SPLATT also provides an API callable from Octave and Matlab that wraps the C
API. To compile the interface just enter the matlab/
directory from either
Octave or Matlab and call make
.
>> cd matlab
>> make
NOTE: Matlab uses a version of LAPACK/BLAS with 64-bit integers. Most LAPACK/BLAS libraries use 32-bit integers, and so SPLATT by default provides 32-bit integers. You should either instruct Matlab to link against a matching library, or configure SPLATT to also use 64-bit integers during configuration:
$ ./configure --blas-int=64
Note that this may break usability of the SPLATT executable or API.
Some Matlab versions have issues with linking to applications which use OpenMP (e.g., SPLATT) due to a limited amount of thread-local storage. This is a system limitation, not necessarily a software limitation. When calling SPLATT from Matlab, you may receive an error message:
dlopen: cannot load any more object with static TLS
Two workarounds for this issue are:
-
Ensure that your OpenMP library is loaded first when starting Matlab. The most common OpenMP library is
libgomp.so.1
:$ LD_PRELOAD=libgomp.so.1 matlab
-
Disable OpenMP (at the cost of losing multi-threaded execution):
$ ./configure --no-openmp
After compilation, the MEX files will be found in the current directory. You can now call those functions directly:
>> KT = splatt_cpd('mytensor.tns', 25);
splatt_cpd
returns a structure with three fields:
U
a cell array of the factor matriceslambda
the factor column norms absorbed into a vectorfit
quality of the CPD defined by: 1 - (norm(residual) / norm(X))
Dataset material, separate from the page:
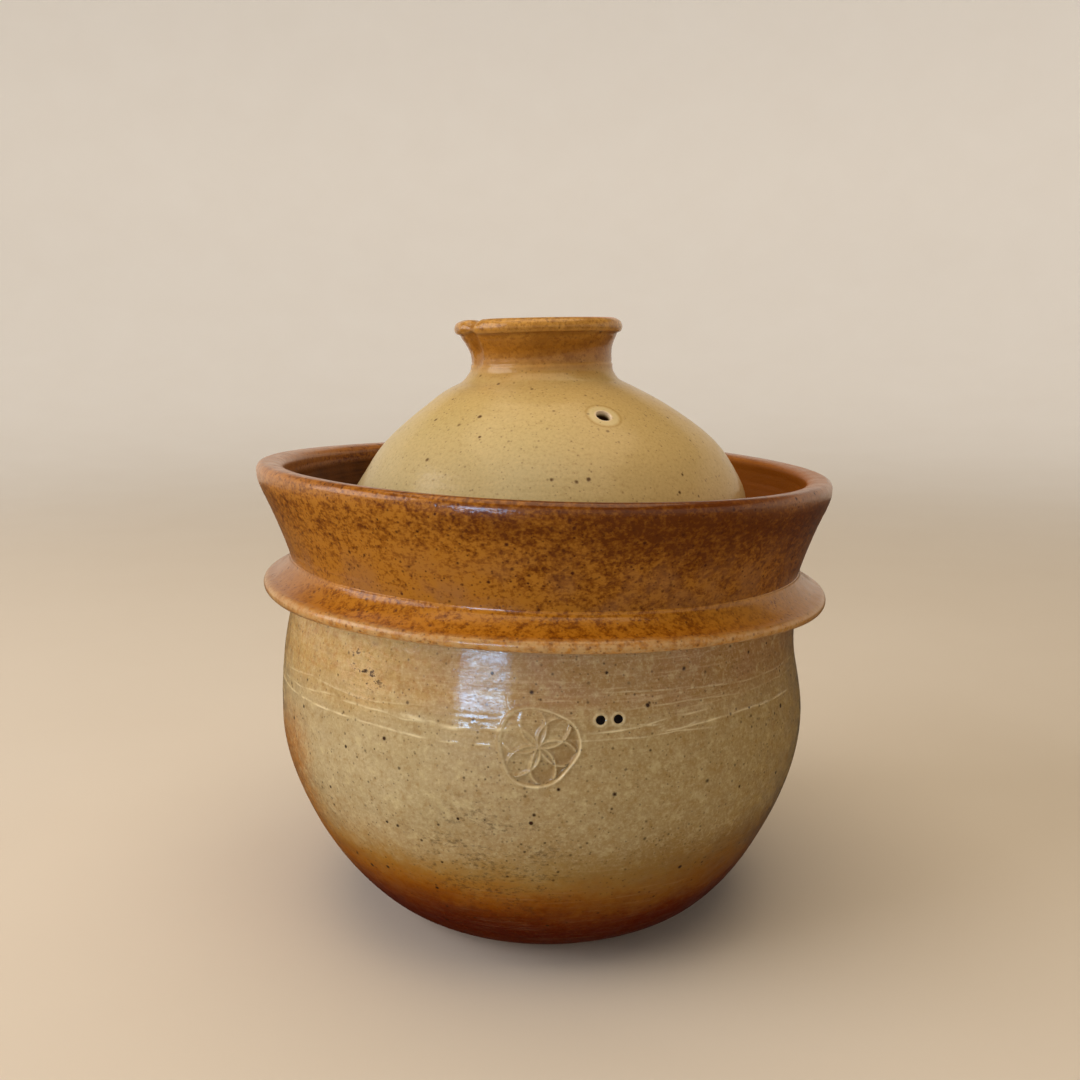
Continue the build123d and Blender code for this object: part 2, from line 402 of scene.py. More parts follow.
def seal_relief(azimuth, height, radius):
    """Relief of the seal's impression, how pale the glaze breaks along its edges, and the painted
    shade in its recesses."""
    worn = swell(azimuth, height, 60, 5, 10)
    u = np.radians(wrapped(azimuth - SEAL_AZIMUTH)) * radius + 0.22 * swell(azimuth, height, 40, 9)
    v = height - SEAL_HEIGHT + 0.22 * swell(azimuth, height, 40, 9)
    reach = np.hypot(u, v)
    edge = SEAL_RADIUS + 0.5 * np.sin(3 * np.arctan2(v, u) + 0.7)
    inside = 1 - blend_in(reach, edge - 0.9, edge)
    lines = 0.0
    for k in range(6):
        turn = math.radians(60 * k + 12)
        distance = np.hypot(u - PETAL_RADIUS * math.cos(turn), v - PETAL_RADIUS * math.sin(turn))
        lines = np.maximum(lines, bump(distance - PETAL_RADIUS, 0.36) * (reach < edge - 0.8))
    heart = bump(reach, 0.9)
    raised = np.maximum(lines, heart)
    press = np.clip(0.7 + 0.05 * u - 0.045 * v, 0.15, 1.35)
    depth = SEAL_DEPTH * press * inside * (1 - 0.8 * raised)
    burr = 0.2 * bump(reach - edge - 0.25, 0.4)
    faint = blend_in(press, 0.2, 1.1)
    pale = np.maximum(0.9 * bump(reach - edge + 0.05, 0.2), 0.4 * raised ** 4 * inside)
    pale = pale * (0.45 + 0.55 * faint) * np.clip(0.75 + 0.45 * worn, 0.1, 1)
    # Painted shade in the recesses, strongest at the lower right where the stamp is pressed deepest.
    deep = inside * (1 - raised) * blend_in(press, 0.75, 1.3)
    return burr - depth, pale, deep


def ridge_path(azimuth, *stations):
    """Height of a wandering raised line at each azimuth, and 1 where the line exists."""
    at, heights = zip(*stations)
    along = wrapped(azimuth)
    level = np.interp(along, at, heights)
    fade = blend_in(along, at[0] - 6, at[0] + 6) * (1 - blend_in(along, at[-1] - 5, at[-1] + 3))
    return level, fade


def shoulder_swell(azimuth, radius, height):
    """How far the real shoulder stands out from the CAD outline: most at the front left."""
    rounder = BELLY_RADIUS - SHOULDER_CURVE * (height - BELLY_HEIGHT) ** 2 - radius
    side = 0.3 + 0.75 * np.cos(np.radians(azimuth + 50))
    below_seat = 1 - blend_in(height, 103, SEAT)
    return rounder * side * blend_in(height, BELLY_HEIGHT, BELLY_HEIGHT + 8) * below_seat


def shape_bowl(azimuth, radius, height, facing, bend):
    """Bowl: throwing lines, raised glaze lines round the shoulder, the seal and the dot pockets."""
    outside = blend_in(facing[0], 0.05, 0.3)
    offset = 0.28 * swell(azimuth, height, 3, 60) + 0.05 * swell(azimuth, height, 6, 25)
    lines = throwing_lines(azimuth, height, 1.5, 4.2)
    offset = offset * outside + lines * (0.01 * outside + 0.04 * (1 - outside))
    offset = offset + outside * shoulder_swell(azimuth, radius, height)
    pale = 0.0 * offset
    for width, proud, shade, stations in RIDGES:
        level, fade = ridge_path(azimuth, *stations)
        level = level + 0.14 * swell(azimuth, 0 * height, 24, 50)
        level = level + 0.07 * swell(azimuth, 0 * height, 90, 50)
        strength = fade * np.clip(0.7 + 0.6 * swell(azimuth, 0 * height, 70, 50), 0, 1) * outside
        offset = offset + proud * bump(height - level, 1.4 * width) * strength
        pale = np.maximum(pale, shade * bump(height - level, width) * strength)
    # The seal's relief, its pale rim and the painted shade of its recesses.
    press, seal_pale, deep = seal_relief(azimuth, height, 84.8)
    offset = offset + press * outside
    pale = np.maximum(pale, seal_pale * outside)
    turns, level = dot_azimuths()
    for turn in turns:
        reach = np.hypot(np.radians(wrapped(azimuth - turn)) * 83.6, height - level)
        pocket = 0.5 * (1 - blend_in(reach, 0.9, 1.35))
        offset = offset + outside * (0.12 * bump(reach - 1.75, 0.3) - pocket)
        pale = np.maximum(pale, 0.5 * bump(reach - 1.65, 0.3) * outside)
    offset = offset * blend_in(height + 40 * (1 - outside), 0.5, 9)
    return offset, pot_lean, {"pale": pale, "deep": deep * outside}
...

SPLATT also supports explicitly storing tensors in CSF form to avoid IO times during successive factorizations,
>> X = splatt_load('mytensor.tns');
>> K25 = splatt_cpd(X, 25);
>> K50 = splatt_cpd(X, 50);
SPLATT accepts non-default parameters via structures:
>> opts = struct('its', 100, 'tol', 1e-8);
>> XT = splatt_cpd(X, 25, opts);
Finally, there are several SPLATT routines exposed for developing other tensor operations. SPLATT provides:
splatt_mttkrp
splatt_norm
splatt_dim
splatt_innerprod
Please see help <cmd>
from an Octave/Matlab terminal or read .m in the
matlab/
directory for more usage information.
SPLATT is released under the MIT License. Please see the 'LICENSE' file for details.